Se il reddito minimo deve rispondere alle crisi socioeconomiche è necessario che esso divenga più flessibile nell’accesso, in modo da accogliere più richieste in casi particolari. Ma, contemporaneamente, sarà necessario rendere il mercato del lavoro più inclusivo così che “le misure di attivazione dovrebbero fornire incentivi sufficienti per ri-entrare nel mercato del lavoro, con particolare attenzione ai giovani adulti”. E quindi quello che si raccomanda è che gli Stati prevedano l’istruzione e percorsi di formazione inclusivi, nonché un sostegno al post-collocamento e al tutoraggio.
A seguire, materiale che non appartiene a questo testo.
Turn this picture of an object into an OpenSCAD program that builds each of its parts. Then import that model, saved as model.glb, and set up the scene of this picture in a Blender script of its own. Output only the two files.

Ma, dice la raccomandazione, dovrebbe essere possibile combinare il sostegno con periodi iniziali di reingresso nel lavoro, cumulandolo con tirocini e periodi di prova. E’ fondamentale però che i percettori possano accedere facilmente ad altre misure essenziali come l’assistenza sanitaria, l’istruzione e la formazione e, parimenti, dovrebbero avere garantito l’accesso all’energia.

Per l’Ue il sostegno deve essere personalizzato, ovvero cucito addosso alle caratteristiche delle persone che lo percepiscono. La valutazione deve essere “individuale e multidimensionale” dei bisogni per identificare sia i problemi che rendono difficile l’inclusione sociale sia le soluzioni per abbatterli. “Su questa base, entro tre mesi dall’accesso al reddito minimo, i beneficiari dovrebbero ricevere un piano di inclusione che definisca obiettivi comuni, un calendario e un pacchetto di sostegno su misura per raggiungerli”, sottolineato la Commissione.

E perché tutto ciò possa essere effettuato, l’Unione Europea mette a disposizione degli Stati membri fondi adeguati perché le politiche di sostegno al reddito possano essere attuate. Per questo sarà fondamentale aumentare l’efficacia della governance delle reti di sicurezza sociale a livello europeo, nazionale, regionale e locale. “I finanziamenti dell’Ue sono disponibili per sostenere gli Stati membri nel miglioramento dei loro regimi di reddito minimo e delle infrastrutture sociali attraverso riforme e investimenti”, si legge nel documento.

La raccomandazione, come detto, andrà ora adottata dal Consiglio e quando questo avverrà, gli Stati membri saranno obbligati a riferire alla Commissione ogni tre anni sui loro progressi nell’attuazione.